Türkiye | DCP, Renkli, 90’ | Türkçe, İngilizce altyazılı

Yönetmen: Lütfi Akad

Oyuncular: Hülya Koçyiğit, Hakan Balamir, Erol Günaydın

Göç üçlemesinin bu son halkasında, şehirlileşme sürecinin başlangıcı olarak fabrika işçiliği odak noktasıdır. Aynı fabrikada çalışan Hacer ile Hasan evlenirler. Hacer, Hasan’ın çalıştığı makinenin ona zarar vereceğinden endişe eder. Çünkü Hasan’dan önce Mustafa, makine başında geçirdiği kazada kötürüm kalmıştır.
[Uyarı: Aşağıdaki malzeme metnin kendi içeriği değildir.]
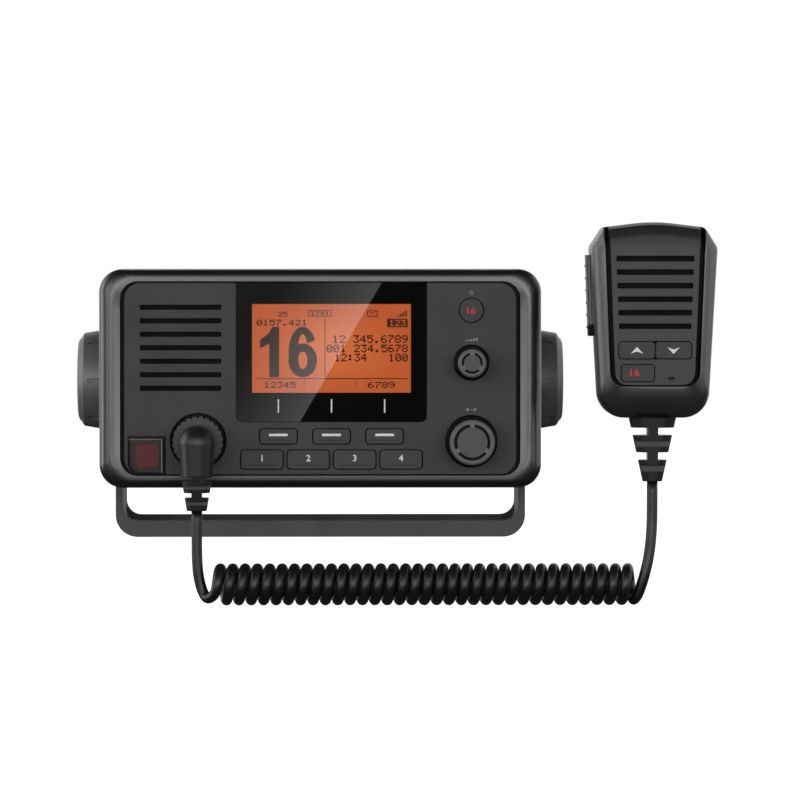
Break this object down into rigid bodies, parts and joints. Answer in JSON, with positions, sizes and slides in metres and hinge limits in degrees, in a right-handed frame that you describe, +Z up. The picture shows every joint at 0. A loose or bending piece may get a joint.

Usulsüz çalıştırıldığı için de tazminat alamamıştır. Komşusu Mustafa’nın başına gelenleri yakından görmesi, Hacer’in fabrikadaki sendikaya yakınlaşmasına sebep olur. Bu yüzden patrona yakın duran Hasan ile Hacer karşı karşıya gelirler. Yarı feodal ilişkilerden kapitalizme geçişe, Türkiye’nin sosyo-ekonomik skalasına bakan filmin derdi bu iki insanın hayata tutunma çabaları ve hak arayışlarını ortaya koymaktır.